Kabul has seen a series of attacks with small magnetic bombs attached under vehicles and other targeted killings against members of security forces, judges, government officials, civil society activists and journalists in recent weeks.
On January 17, heavily armed militants gunned down two female judges working for the Supreme Court in the capital. An Afghan judge was also shot dead in an ambush in the eastern city of Jalalabad earlier this month.  
No group claimed responsibility for the attack but government officials say Taliban militants are to be blame and use such tactics to instill fear while avoiding large-scale civilian casualties.
The government announced last week that it had arrested a militant group behind making and deploying sticky bombs, but such attacks do continue to occur.
Violence in parts of the country has increased recently as talks between the government and Taliban militants have largely stalled while U.S. President Joe Biden’s administration reviews how to handle the process, including a troop withdrawal.
Afghan military officials said both local security forces and the Taliban are preparing for fresh fighting in the spring.
The U.S. along with its NATO allies invaded Afghanistan in 2001 under the guise of fighting terrorism and dismantling al-Qaeda.

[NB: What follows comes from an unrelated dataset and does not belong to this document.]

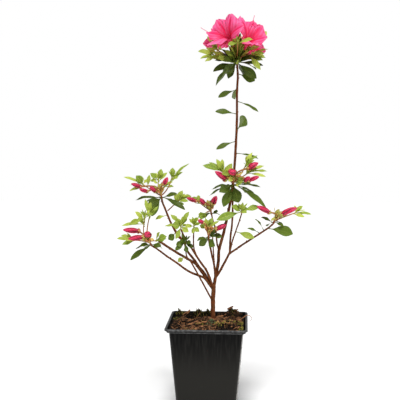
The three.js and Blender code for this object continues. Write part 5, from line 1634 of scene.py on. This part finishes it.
def soil_width(z):
    """How wide the soil is at a height inside the pot's body."""
    return body_width(z) - 2 * WALL - 2 * GAP - SOIL_ROOM


def soil_ring(width, z):
    return square_ring(width, z, SOIL_CORNER_RADIUS, SOIL_CORNER_STEPS, SOIL_SIDE_STEPS)


class Ground:
    """The soil's lumpy top."""

    def __init__(self):
        draw = make_draw(GROUND_SEED)
        bumps = [list(heap) for heap in HEAPS]
        for _ in range(LUMPS):
            bumps.append([draw(-SOIL_HALF, SOIL_HALF), draw(-SOIL_HALF, SOIL_HALF),
                          draw(*LUMP_RADIUS), draw(*LUMP_HEIGHT)])
        self.bumps = np.array(bumps)

    def height(self, x, y):
        away = (self.bumps[:, 0] - x) ** 2 + (self.bumps[:, 1] - y) ** 2
        return float(soil_height(x, y) + (self.bumps[:, 3] * np.exp(-away / self.bumps[:, 2] ** 2)).sum())

    def place(self, x, y, lift):
        return vec((x, y, self.height(x, y) + lift))


def shade_at(x, y, tint):
    """A tint made lighter or darker by the shades around it."""
    for x0, y0, radius, change in SHADES:
        tint += change * math.exp(-((x - x0) ** 2 + (y - y0) ** 2) / radius ** 2)
    return clamped(tint)


def add_soil_body(form, ground, draw):
    step = SOIL_SHOULDER - SOIL_SHOULDER_DROP
    floor = FLOOR_LEVEL + GAP
    outline = soil_ring(SOIL_SHOULDER_WIDTH, 0)
    rows = [soil_ring(soil_width(floor) - 2, floor), soil_ring(soil_width(step), step)]
    tints = [[0.3] * len(outline)] * 2
    for i in range(SOIL_RINGS):
        share = (1 - i / SOIL_RINGS) ** 0.9
        lowest = SOIL_SHOULDER if i == 0 else SOIL_SHOULDER - HOLLOW_DEPTH
        rows.append([vec((p[0] * share, p[1] * share, max(lowest, ground.height(p[0] * share, p[1] * share))))
                     for p in outline])
        # Painted shade: the lower the top lies, the darker its tint
        tints.append([shade_at(p[0], p[1], draw(0, 1) * (p[2] - SOIL_LEVEL + HOLLOW_DEPTH) / HOLLOW_SHADE_RISE)
                      for p in rows[-1]])
    start = form.sheet(rows, tints, 0, closed=True)
    form.cap(start, len(outline), 0)
    form.cap(start + (len(rows) - 1) * len(outline), len(outline), 0, back=True)


def add_chip(form, middle, length, width, turn, tilt, tint, draw):
    """A flat broken piece of bark."""
    yaw, lean = math.radians(turn), math.radians(tilt)
    ahead = vec((math.cos(yaw) * math.cos(lean), math.sin(yaw) * math.cos(lean), math.sin(lean)))
    side = unit(np.cross(vec((0, 0, 1)), ahead))
    side = unit(spun(side, ahead, draw(-0.5, 0.5)))
    up = np.cross(ahead, side)
    thick = draw(0.25, 0.5) * min(width, 3)
    rows = []
    for s, share in CHIP_ROWS:
        place = middle + ahead * length * s
        row = []
        for k in range(CHIP_SIDES):
            angle = FULL_TURN * k / CHIP_SIDES
            row.append(place + side * math.cos(angle) * width / 2 * share * draw(0.7, 1.15)
                       + up * math.sin(angle) * thick * share * draw(0.6, 1.2) + ahead * draw(-0.4, 0.4))
        rows.append(row)
    start = form.sheet(rows, tint, 1, closed=True)
    form.cap(start, CHIP_SIDES, 1, back=True)
    form.cap(start + (len(rows) - 1) * CHIP_SIDES, CHIP_SIDES, 1)


def add_chips(form, ground, draw):
    for x, y, length, width, turn, tilt, tint in FLAKES:
        add_chip(form, ground.place(x, y, 1.2), length, width, turn, tilt, tint, draw)
    for _ in range(CHIPS):
        # More short ones than long ones
        length = draw(CHIP_LENGTH[0] ** 0.5, CHIP_LENGTH[1] ** 0.5) ** 2
        reach = SOIL_HALF - length / 2
        x, y = draw(-reach, reach), draw(-reach, reach)
        tint = shade_at(x, y, draw(0, 1) ** 3.4) * draw(0.3, 1)
        width = length * draw(*CHIP_BREADTH)
        turn, tilt = draw(0, 180), draw(*CHIP_TILT)
        add_chip(form, ground.place(x, y, 0.35), length, width, turn, tilt, tint, draw)


def add_fibres(form, ground, draw):
    for _ in range(FIBRES):
        length = draw(*FIBRE_LENGTH)
        reach = SOIL_HALF - length / 2 - 1
        x, y, turn = draw(-reach, reach), draw(-reach, reach), draw(0, FULL_TURN)
        ahead = vec((math.cos(turn), math.sin(turn), 0))
        side = vec((-ahead[1], ahead[0], 0))
        bow = draw(-2.5, 2.5)
        course = []
        for k in range(9):
            s = k / 8 - 0.5
            place = ahead * length * s + side * bow * (1 - 4 * s * s)
            course.append(ground.place(x + place[0], y + place[1], 0.5 + draw(0, 0.7)))
        form.tube(course, [draw(*FIBRE_RADIUS)] * 9, 5, draw(0.2, 1), 1)


def add_moss(form, ground, draw):
    for _ in range(MOSS_SPRIGS):
        x0, y0, radius, shade, tall = MOSS_PATCHES[int(draw(0, len(MOSS_PATCHES) - 0.01))]
        angle, away = draw(0, FULL_TURN), MOSS_SPREAD * radius * draw(0, 1) ** 0.8
        x = min(SOIL_HALF, max(-SOIL_HALF, x0 + away * math.cos(angle)))
        y = min(SOIL_HALF, max(-SOIL_HALF, y0 + away * math.sin(angle)))
        lean = vec((draw(*SPRIG_LEAN), draw(*SPRIG_LEAN), 1))
        foot = ground.place(x, y, -0.3)
        tip = foot + unit(lean) * tall * draw(*SPRIG_TALL)
        middle = along(foot, tip, 0.55) + vec((draw(-0.4, 0.4), draw(-0.4, 0.4), 0))
        tint = clamped(shade + draw(-0.6, 0.2))
        if shade == 0:
            tint = draw(0, 1)
        form.tube([foot, middle, tip], SPRIG_RADII, 4, tint, 2 if shade else 3)


def make_soil(looks):
    ground = Ground()
    draw = make_draw(SOIL_SEED)
    form = Form()
    for add in (add_soil_body, add_chips, add_fibres, add_moss):
        add(form, ground, draw)
    course = branch_course(STRAY_ROOT, ROOT_STEPS)
    form.tube(course, tapered(*ROOT_RADII, ROOT_STEPS), 8, 0.75, 1)
    form.piece("soil_fine", [looks.soil, looks.chip, looks.moss, looks.lichen], "soil", "soil")


# The stage, the lights and the camera, in metres

SKY_LIGHT = 0.35
FLOOR_SIZE = 7
FLOOR_AT = (0, 0, -0.0002)
SUN_SPREAD = 24
SUN_TOWARDS = (0.04, 0.46, -0.88)
SUN_POWER = 3.0
# Soft round lights: name, place, what they point at, size and power
LAMPS = [
    ("fill_light", (1.3, -1.5, 0.7), (0, 0, 0.3), 1.2, 8),
    ("edge_light", (1.0, 0.25, 0.25), (0.05, 0, 0.08), 0.5, 5),
]


def make_stage():
    bpy.ops.mesh.primitive_plane_add(size=FLOOR_SIZE, location=FLOOR_AT)
    floor = bpy.context.object
    floor.name = "pale_floor"
    paint = Paint("pale_floor", 0.8, 0.1)
    floor.data.materials.append(paint.finish(paint.mix(paint.noise(3, 2), (243, 243, 243), (250, 250, 250))))
    world = bpy.data.worlds.new("studio")
    world.use_nodes = True
    tree = world.node_tree
    sky = tree.nodes["Background"]
    sky.inputs["Color"].default_value = (1.0, 1.0, 1.0, 1.0)
    # The eye sees a white backdrop, and the plant is lit by a dimmer one
    seen = tree.nodes.new("ShaderNodeLightPath")
    strength = tree.nodes.new("ShaderNodeMapRange")
    strength.inputs["To Min"].default_value = SKY_LIGHT
    strength.inputs["To Max"].default_value = 1.0
    tree.links.new(seen.outputs["Is Camera Ray"], strength.inputs["Value"])
    tree.links.new(strength.outputs["Result"], sky.inputs["Strength"])
    bpy.context.scene.world = world
    bpy.context.scene.view_settings.view_transform = "Standard"


def add_sun():
    """A large soft light from far away, so that the whole floor is lit alike."""
    light = bpy.data.lights.new("key_light", "SUN")
    light.angle = math.radians(SUN_SPREAD)
    light.energy = SUN_POWER
    lamp = new_object("key_light", light)
    lamp.rotation_euler = Vector(SUN_TOWARDS).to_track_quat("-Z", "Y").to_euler()


def add_lamp(name, at, aim, size, power):
    light = bpy.data.lights.new(name, "AREA")
    light.shape = "DISK"
    light.size = size
    light.energy = power
    lamp = new_object(name, light)
    lamp.location = at
    lamp.rotation_euler = (Vector(at) - Vector(aim)).to_track_quat("Z", "Y").to_euler()


def make_camera():
    view = bpy.data.cameras.new("photo_view")
    view.lens = CAMERA_LENS
    view.sensor_width = SENSOR_WIDTH
    camera = new_object("photo_view", view)
    camera.location = CAMERA_AT
    camera.rotation_euler = (math.radians(90 - CAMERA_DOWN_TILT), 0, math.radians(CAMERA_LEFT_TURN))
    bpy.context.scene.camera = camera


def make_plant(looks):
    """Each part in the order in which the solids found their places."""
    grow_wood()
    make_wood(looks)
    for index, bloom in enumerate(BLOOMS):
        node = f"bloom_{index + 1}"
        grow_bloom(bloom, node)
        make_bloom(looks, index, bloom, node)
    for tip in TIPS:
        if tip["buds"]:
            grow_buds(tip)
            make_buds(looks, tip)
    for node, at, axis, end, old, leaves in SIDE_SHOOTS:
        make_leaves(looks, node, grow_side_shoot(node, at, axis, end, leaves), old)
    for tip in TIPS:
        node = f"{tip['name']}_old_leaves"
        make_leaves(looks, node, grow_old_leaves(tip, node), True)
    for tip in TIPS:
        node = f"{tip['name']}_young_shoots"
        make_leaves(looks, node, grow_young_shoots(tip, node), False, None if tip["buds"] else tip)


make_camera()
make_stage()
add_sun()
for lamp_facts in LAMPS:
    add_lamp(*lamp_facts)
all_looks = Look()
make_pot(all_looks)
make_soil(all_looks)
make_plant(all_looks)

The invasion — which has turned into the longest war in U.S. history — removed the Taliban from power, but the militant group has never stopped its attacks, citing the foreign military presence as one of the main reasons behind its continued militancy.
Nearly two decades after the invasion, Washington struck a deal with the Taliban in the Qatari capital of Doha early last year.
Under the deal, all foreign troops were expected to leave Afghan soil by May in exchange for the Taliban to halt their attacks on American forces.